Work instructions
Please output the lines shown below exactly as they appear.

Data block
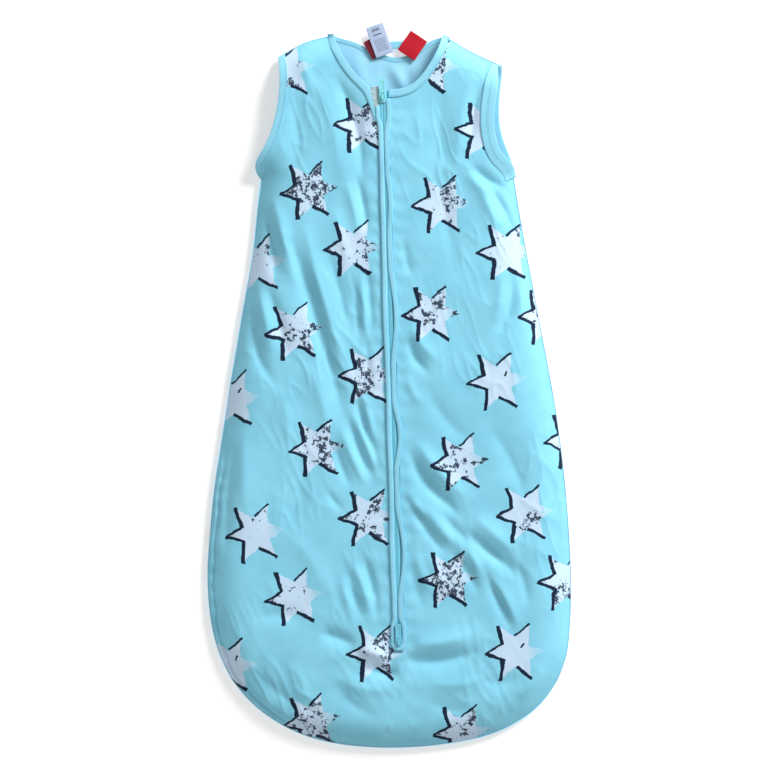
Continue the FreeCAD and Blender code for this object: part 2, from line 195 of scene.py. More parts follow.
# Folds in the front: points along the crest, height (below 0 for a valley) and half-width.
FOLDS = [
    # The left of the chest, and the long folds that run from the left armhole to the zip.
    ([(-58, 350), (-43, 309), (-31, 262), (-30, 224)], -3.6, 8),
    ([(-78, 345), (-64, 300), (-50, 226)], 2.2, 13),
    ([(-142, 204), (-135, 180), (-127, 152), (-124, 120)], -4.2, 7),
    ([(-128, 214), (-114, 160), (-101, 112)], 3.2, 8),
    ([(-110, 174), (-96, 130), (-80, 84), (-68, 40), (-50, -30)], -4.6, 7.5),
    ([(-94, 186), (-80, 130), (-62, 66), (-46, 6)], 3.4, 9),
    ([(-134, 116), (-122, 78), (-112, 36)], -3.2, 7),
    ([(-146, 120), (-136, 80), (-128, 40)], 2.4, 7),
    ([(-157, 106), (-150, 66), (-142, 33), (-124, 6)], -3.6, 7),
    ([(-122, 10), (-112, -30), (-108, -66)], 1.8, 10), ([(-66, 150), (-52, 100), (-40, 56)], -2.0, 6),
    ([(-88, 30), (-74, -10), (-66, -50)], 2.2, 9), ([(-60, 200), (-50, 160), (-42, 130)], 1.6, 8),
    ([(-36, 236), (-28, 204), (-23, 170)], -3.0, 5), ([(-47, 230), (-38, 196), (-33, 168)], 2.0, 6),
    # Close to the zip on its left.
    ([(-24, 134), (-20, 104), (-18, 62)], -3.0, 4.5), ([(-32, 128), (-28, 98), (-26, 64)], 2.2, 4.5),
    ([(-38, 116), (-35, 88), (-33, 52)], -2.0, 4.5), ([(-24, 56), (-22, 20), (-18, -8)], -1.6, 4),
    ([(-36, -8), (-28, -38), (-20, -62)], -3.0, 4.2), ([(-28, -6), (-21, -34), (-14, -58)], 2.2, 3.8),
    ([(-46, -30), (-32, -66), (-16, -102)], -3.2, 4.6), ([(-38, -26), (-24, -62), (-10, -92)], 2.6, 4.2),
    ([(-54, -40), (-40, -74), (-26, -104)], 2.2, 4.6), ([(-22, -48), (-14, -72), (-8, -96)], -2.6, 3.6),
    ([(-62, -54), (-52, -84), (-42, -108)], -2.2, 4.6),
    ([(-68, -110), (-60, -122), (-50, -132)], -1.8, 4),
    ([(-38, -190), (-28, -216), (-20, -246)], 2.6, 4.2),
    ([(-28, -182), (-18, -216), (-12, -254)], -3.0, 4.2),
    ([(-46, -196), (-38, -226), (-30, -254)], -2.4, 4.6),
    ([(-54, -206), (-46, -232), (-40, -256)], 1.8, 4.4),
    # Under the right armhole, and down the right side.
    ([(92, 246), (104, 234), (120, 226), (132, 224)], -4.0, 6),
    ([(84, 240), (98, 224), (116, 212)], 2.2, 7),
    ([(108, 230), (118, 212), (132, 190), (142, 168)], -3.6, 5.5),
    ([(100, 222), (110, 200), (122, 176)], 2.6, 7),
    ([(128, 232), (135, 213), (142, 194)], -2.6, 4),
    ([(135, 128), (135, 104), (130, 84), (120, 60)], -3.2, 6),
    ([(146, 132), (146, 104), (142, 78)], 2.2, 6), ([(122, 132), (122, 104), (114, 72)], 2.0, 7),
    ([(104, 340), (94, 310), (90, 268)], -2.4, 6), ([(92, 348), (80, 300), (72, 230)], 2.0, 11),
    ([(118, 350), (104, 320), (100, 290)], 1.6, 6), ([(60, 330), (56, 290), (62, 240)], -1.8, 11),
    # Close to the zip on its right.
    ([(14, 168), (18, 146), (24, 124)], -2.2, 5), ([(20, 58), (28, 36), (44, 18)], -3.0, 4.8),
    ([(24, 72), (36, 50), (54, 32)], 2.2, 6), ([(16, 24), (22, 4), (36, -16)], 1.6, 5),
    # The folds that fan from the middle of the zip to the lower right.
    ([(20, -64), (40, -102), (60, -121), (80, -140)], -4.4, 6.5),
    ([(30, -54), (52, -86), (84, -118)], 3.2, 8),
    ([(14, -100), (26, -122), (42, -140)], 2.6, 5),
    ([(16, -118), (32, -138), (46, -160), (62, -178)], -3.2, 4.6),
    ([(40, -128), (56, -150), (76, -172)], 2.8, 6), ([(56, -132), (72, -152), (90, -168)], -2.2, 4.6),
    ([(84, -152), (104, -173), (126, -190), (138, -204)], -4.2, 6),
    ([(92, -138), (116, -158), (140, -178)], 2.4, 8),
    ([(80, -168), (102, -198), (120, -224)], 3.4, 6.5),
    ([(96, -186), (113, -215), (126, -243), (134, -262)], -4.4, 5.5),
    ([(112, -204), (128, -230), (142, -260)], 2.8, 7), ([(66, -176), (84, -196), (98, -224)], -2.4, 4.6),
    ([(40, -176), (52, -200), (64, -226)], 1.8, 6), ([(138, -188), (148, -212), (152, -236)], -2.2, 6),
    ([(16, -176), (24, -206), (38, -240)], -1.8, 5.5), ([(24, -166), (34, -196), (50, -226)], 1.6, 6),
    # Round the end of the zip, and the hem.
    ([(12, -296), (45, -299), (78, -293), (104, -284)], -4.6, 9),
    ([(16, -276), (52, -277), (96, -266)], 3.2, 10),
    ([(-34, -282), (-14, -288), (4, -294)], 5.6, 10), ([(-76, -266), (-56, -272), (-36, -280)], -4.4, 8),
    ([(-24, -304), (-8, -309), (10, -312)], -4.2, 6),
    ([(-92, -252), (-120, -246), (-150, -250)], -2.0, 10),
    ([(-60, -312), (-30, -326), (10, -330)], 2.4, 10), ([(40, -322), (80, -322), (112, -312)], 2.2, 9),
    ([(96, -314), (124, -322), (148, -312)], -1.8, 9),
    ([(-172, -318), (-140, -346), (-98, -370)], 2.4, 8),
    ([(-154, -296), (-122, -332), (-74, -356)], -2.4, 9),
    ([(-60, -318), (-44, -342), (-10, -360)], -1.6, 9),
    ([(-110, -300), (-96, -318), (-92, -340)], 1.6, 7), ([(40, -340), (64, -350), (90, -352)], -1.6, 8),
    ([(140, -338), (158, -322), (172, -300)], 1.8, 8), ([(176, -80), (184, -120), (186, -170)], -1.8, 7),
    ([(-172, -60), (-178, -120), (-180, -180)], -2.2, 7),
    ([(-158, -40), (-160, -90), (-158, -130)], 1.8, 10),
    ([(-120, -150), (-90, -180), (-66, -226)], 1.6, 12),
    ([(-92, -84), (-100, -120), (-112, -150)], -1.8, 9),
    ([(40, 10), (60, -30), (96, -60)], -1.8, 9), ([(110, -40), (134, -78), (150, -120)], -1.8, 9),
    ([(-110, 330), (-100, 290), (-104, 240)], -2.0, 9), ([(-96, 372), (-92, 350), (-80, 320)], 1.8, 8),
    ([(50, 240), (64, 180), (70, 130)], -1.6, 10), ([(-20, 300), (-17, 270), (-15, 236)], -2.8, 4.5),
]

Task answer
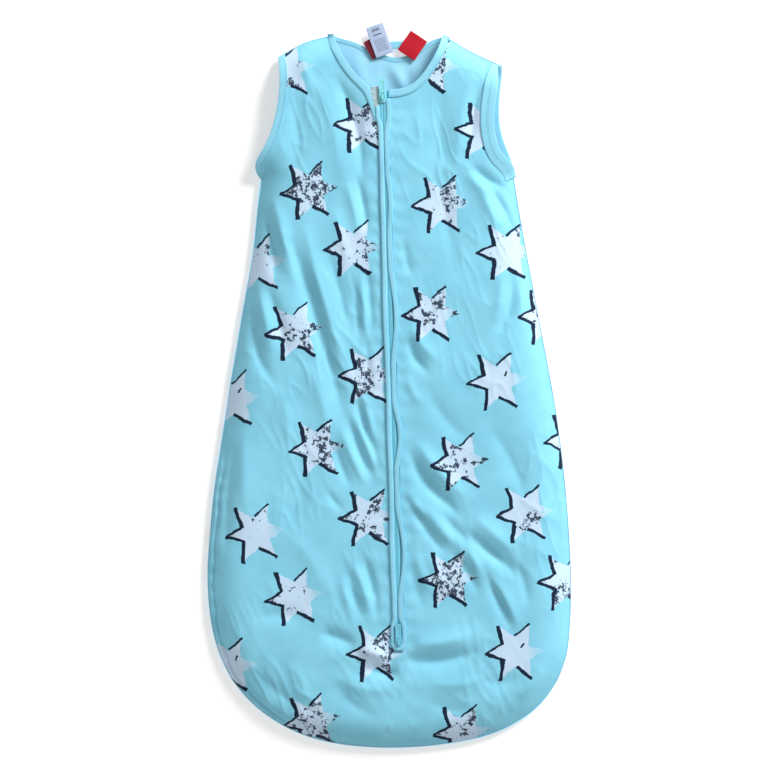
Continue the FreeCAD and Blender code for this object: part 2, from line 195 of scene.py. More parts follow.
# Folds in the front: points along the crest, height (below 0 for a valley) and half-width.
FOLDS = [
    # The left of the chest, and the long folds that run from the left armhole to the zip.
    ([(-58, 350), (-43, 309), (-31, 262), (-30, 224)], -3.6, 8),
    ([(-78, 345), (-64, 300), (-50, 226)], 2.2, 13),
    ([(-142, 204), (-135, 180), (-127, 152), (-124, 120)], -4.2, 7),
    ([(-128, 214), (-114, 160), (-101, 112)], 3.2, 8),
    ([(-110, 174), (-96, 130), (-80, 84), (-68, 40), (-50, -30)], -4.6, 7.5),
    ([(-94, 186), (-80, 130), (-62, 66), (-46, 6)], 3.4, 9),
    ([(-134, 116), (-122, 78), (-112, 36)], -3.2, 7),
    ([(-146, 120), (-136, 80), (-128, 40)], 2.4, 7),
    ([(-157, 106), (-150, 66), (-142, 33), (-124, 6)], -3.6, 7),
    ([(-122, 10), (-112, -30), (-108, -66)], 1.8, 10), ([(-66, 150), (-52, 100), (-40, 56)], -2.0, 6),
    ([(-88, 30), (-74, -10), (-66, -50)], 2.2, 9), ([(-60, 200), (-50, 160), (-42, 130)], 1.6, 8),
    ([(-36, 236), (-28, 204), (-23, 170)], -3.0, 5), ([(-47, 230), (-38, 196), (-33, 168)], 2.0, 6),
    # Close to the zip on its left.
    ([(-24, 134), (-20, 104), (-18, 62)], -3.0, 4.5), ([(-32, 128), (-28, 98), (-26, 64)], 2.2, 4.5),
    ([(-38, 116), (-35, 88), (-33, 52)], -2.0, 4.5), ([(-24, 56), (-22, 20), (-18, -8)], -1.6, 4),
    ([(-36, -8), (-28, -38), (-20, -62)], -3.0, 4.2), ([(-28, -6), (-21, -34), (-14, -58)], 2.2, 3.8),
    ([(-46, -30), (-32, -66), (-16, -102)], -3.2, 4.6), ([(-38, -26), (-24, -62), (-10, -92)], 2.6, 4.2),
    ([(-54, -40), (-40, -74), (-26, -104)], 2.2, 4.6), ([(-22, -48), (-14, -72), (-8, -96)], -2.6, 3.6),
    ([(-62, -54), (-52, -84), (-42, -108)], -2.2, 4.6),
    ([(-68, -110), (-60, -122), (-50, -132)], -1.8, 4),
    ([(-38, -190), (-28, -216), (-20, -246)], 2.6, 4.2),
    ([(-28, -182), (-18, -216), (-12, -254)], -3.0, 4.2),
    ([(-46, -196), (-38, -226), (-30, -254)], -2.4, 4.6),
    ([(-54, -206), (-46, -232), (-40, -256)], 1.8, 4.4),
    # Under the right armhole, and down the right side.
    ([(92, 246), (104, 234), (120, 226), (132, 224)], -4.0, 6),
    ([(84, 240), (98, 224), (116, 212)], 2.2, 7),
    ([(108, 230), (118, 212), (132, 190), (142, 168)], -3.6, 5.5),
    ([(100, 222), (110, 200), (122, 176)], 2.6, 7),
    ([(128, 232), (135, 213), (142, 194)], -2.6, 4),
    ([(135, 128), (135, 104), (130, 84), (120, 60)], -3.2, 6),
    ([(146, 132), (146, 104), (142, 78)], 2.2, 6), ([(122, 132), (122, 104), (114, 72)], 2.0, 7),
    ([(104, 340), (94, 310), (90, 268)], -2.4, 6), ([(92, 348), (80, 300), (72, 230)], 2.0, 11),
    ([(118, 350), (104, 320), (100, 290)], 1.6, 6), ([(60, 330), (56, 290), (62, 240)], -1.8, 11),
    # Close to the zip on its right.
    ([(14, 168), (18, 146), (24, 124)], -2.2, 5), ([(20, 58), (28, 36), (44, 18)], -3.0, 4.8),
    ([(24, 72), (36, 50), (54, 32)], 2.2, 6), ([(16, 24), (22, 4), (36, -16)], 1.6, 5),
    # The folds that fan from the middle of the zip to the lower right.
    ([(20, -64), (40, -102), (60, -121), (80, -140)], -4.4, 6.5),
    ([(30, -54), (52, -86), (84, -118)], 3.2, 8),
    ([(14, -100), (26, -122), (42, -140)], 2.6, 5),
    ([(16, -118), (32, -138), (46, -160), (62, -178)], -3.2, 4.6),
    ([(40, -128), (56, -150), (76, -172)], 2.8, 6), ([(56, -132), (72, -152), (90, -168)], -2.2, 4.6),
    ([(84, -152), (104, -173), (126, -190), (138, -204)], -4.2, 6),
    ([(92, -138), (116, -158), (140, -178)], 2.4, 8),
    ([(80, -168), (102, -198), (120, -224)], 3.4, 6.5),
    ([(96, -186), (113, -215), (126, -243), (134, -262)], -4.4, 5.5),
    ([(112, -204), (128, -230), (142, -260)], 2.8, 7), ([(66, -176), (84, -196), (98, -224)], -2.4, 4.6),
    ([(40, -176), (52, -200), (64, -226)], 1.8, 6), ([(138, -188), (148, -212), (152, -236)], -2.2, 6),
    ([(16, -176), (24, -206), (38, -240)], -1.8, 5.5), ([(24, -166), (34, -196), (50, -226)], 1.6, 6),
    # Round the end of the zip, and the hem.
    ([(12, -296), (45, -299), (78, -293), (104, -284)], -4.6, 9),
    ([(16, -276), (52, -277), (96, -266)], 3.2, 10),
    ([(-34, -282), (-14, -288), (4, -294)], 5.6, 10), ([(-76, -266), (-56, -272), (-36, -280)], -4.4, 8),
    ([(-24, -304), (-8, -309), (10, -312)], -4.2, 6),
    ([(-92, -252), (-120, -246), (-150, -250)], -2.0, 10),
    ([(-60, -312), (-30, -326), (10, -330)], 2.4, 10), ([(40, -322), (80, -322), (112, -312)], 2.2, 9),
    ([(96, -314), (124, -322), (148, -312)], -1.8, 9),
    ([(-172, -318), (-140, -346), (-98, -370)], 2.4, 8),
    ([(-154, -296), (-122, -332), (-74, -356)], -2.4, 9),
    ([(-60, -318), (-44, -342), (-10, -360)], -1.6, 9),
    ([(-110, -300), (-96, -318), (-92, -340)], 1.6, 7), ([(40, -340), (64, -350), (90, -352)], -1.6, 8),
    ([(140, -338), (158, -322), (172, -300)], 1.8, 8), ([(176, -80), (184, -120), (186, -170)], -1.8, 7),
    ([(-172, -60), (-178, -120), (-180, -180)], -2.2, 7),
    ([(-158, -40), (-160, -90), (-158, -130)], 1.8, 10),
    ([(-120, -150), (-90, -180), (-66, -226)], 1.6, 12),
    ([(-92, -84), (-100, -120), (-112, -150)], -1.8, 9),
    ([(40, 10), (60, -30), (96, -60)], -1.8, 9), ([(110, -40), (134, -78), (150, -120)], -1.8, 9),
    ([(-110, 330), (-100, 290), (-104, 240)], -2.0, 9), ([(-96, 372), (-92, 350), (-80, 320)], 1.8, 8),
    ([(50, 240), (64, 180), (70, 130)], -1.6, 10), ([(-20, 300), (-17, 270), (-15, 236)], -2.8, 4.5),
]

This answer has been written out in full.